Atomhex

By: Derek Yu

On: March 11th, 2008

Atomhex

Atomhex is a new arena shoot ‘em up from Mark Incitti, the developer of Grid Wars. While Grid Wars was an obvious Geometry Wars clone (and has subsequently been pulled from Mark’s site), Atomhex adds quite a few unique ideas to this full genre.

The game mechanics involve Atoms and Hexes. The player can collect hexes to change the color of their shot, and to release multipliers. Atoms can combine with Hexes to “energize their shields” and protect them (only shots of the same color will release the Hex). Combined Atoms/Hexes will also spawn enemies – the more Atoms attached to a Hex, the more deadly the enemies.

Finally, when six atoms combine with a hex, it becomes an Atomhex that sucks you into the “Subatomic World,” a new battleground where you must fight off a number of nasty Quarks. Quarks are nasty buggers that require a hit from every colored shot to be destroyed. (Better pray for a rainbow shot upgrade.)

It can all be kind of overwhelming at first, but you get the hang of it quick… and once you do, the variety of strategies that emerge, and the strange, cyclic “evolution” of the playfield really pull you in. Plus, multipliers of 10,000!

The trial version gives you the full game for 3 days. After that, you can buy the game on a sliding scale of $5 to $20.

(Thanks, MisterX!)

  • MisterX

    Like I already posted I found this to be the very best “modern” arena shooter I’ve played so far, most notably because of the quite intriguing evolution-aspect that you also mentioned.
    If I didn’t have such a basically _galactic_ amount of other games on my computer I guess buying this would rather be a no-brainer. In this case I’ll wait a little, but especially for that price tag I guess you can’t really go wrong with it, anyway :)

  • raelz

    I love the idea and the game is really fun. There is one BIG wrong thing about it – it takes too long.. I mean I played just once and I survived for like 17 minutes, thats just too much for a game like that.. I am used to play these games like 3times a day, just to try get new highscore and it could take an hour with this one..

  • Stij

    I loved Grid Wars, and this guy definately knows how to make a solid arena shooter. I’ll try the demo later today.

    I don’t really get how the purchasing system works, though. A sliding scale of $5 to $20? So if you pay more do you get more features or something?

  • Oddbob

    Nah,the price just depends on how generous you’re feeling. Think the Radiohead model-ish-type lark thingy malarkey.
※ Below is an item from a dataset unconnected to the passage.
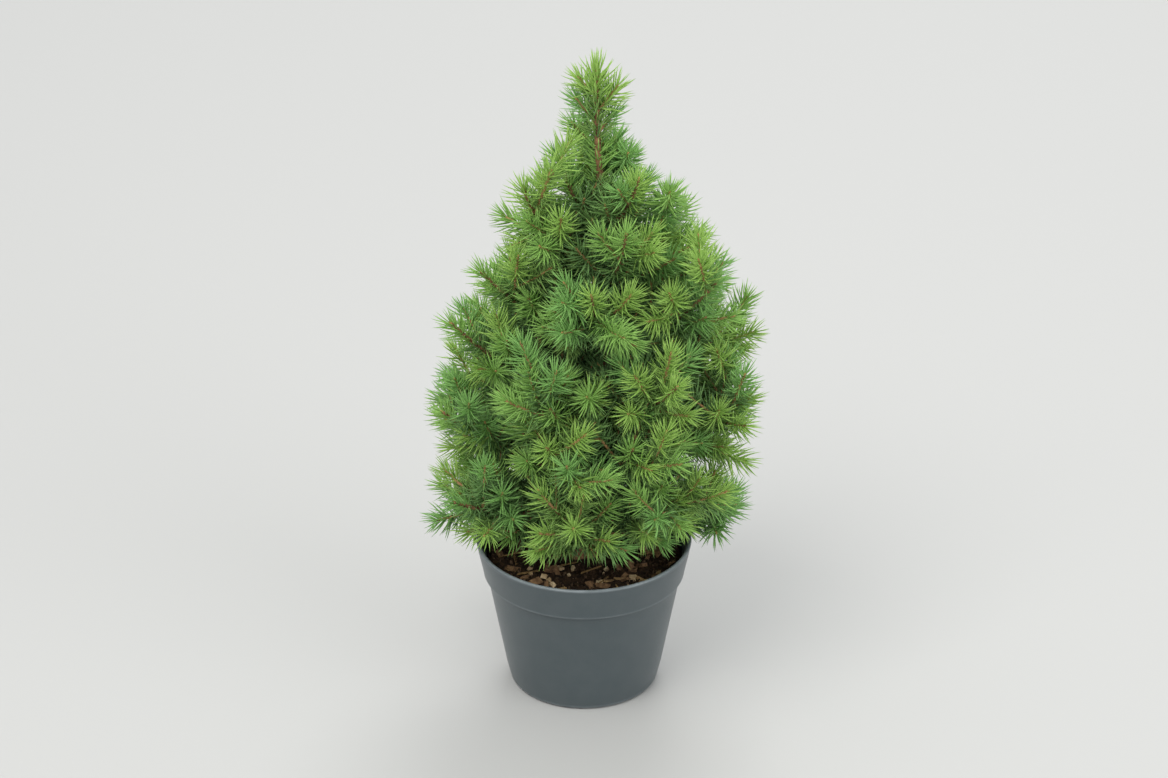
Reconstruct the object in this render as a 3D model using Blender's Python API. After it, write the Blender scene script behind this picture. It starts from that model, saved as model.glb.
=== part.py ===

    After an intial “what the?” on first play which very *nearly* put me off the game, I went back for a second run and it’s really enjoyable and quite tactical.

    I need to find some time to give it some proper high score loving over the next few days though. I’m barely keeping my head above water scorewise at the moment.

    My only real gripe after an extended play session is that it’s really not very good looking. The art is all over the shop with a mix of solid coloured stuff, hi-res creatures and geometric shapes. At least all the art is supplied with the game though, so you can always fiddle with that yourself.

    It’s a vast improvement on Polarity and a nice extension of where Mark was heading with the black hole farming on Grid Wars.

    All in all, I doth approve.

  • MisterX

    I thought the same about the art at first, but I really enjoy it meanwhile. I think the bees, bugs and “plants” actually give it a rather unique look, while still maintaining this “vector”-styled feel through the bright, glowing colours.

    I also agree about the strangely long playtime. But I mainly played on easy difficulty at first and didn’t get to trying out “hard” before my trial expired, so I figured it really was just a matter of difficulty.

  • mr

    That reminds me… whatever happened to Veck 2? That looked promising, and it even earned the approval of the Bizarre Creations guys (if I remember correctly), but I wonder if it will ever be finished.

  • Stij

    Hey yeah, I thought that was supposed to come out a while ago. I liked the original Veck, it was ridiculously intense, if a bit simple.

  • Stij

    K, tried it.

    My only complaint is that sometimes there’s way too much stuff going on at once on the screen. I mean, the color switching and atom collecting mechanics would be fine on their own, but combining both in the same game makes things pretty crazy. It’s still fun, of course, but the learning curve is much steeper then your average shump.

  • Derek

    raelz: I think I agree with you on that point. Since you “reset” the world every time you go Subatomic, the difficulty never really goes up.

  • Oddbob

    “That reminds me… whatever happened to Veck 2?”

    Good question. It was in full working order last time I looked at it and played just fine.

    Shame. It deserves to be out there.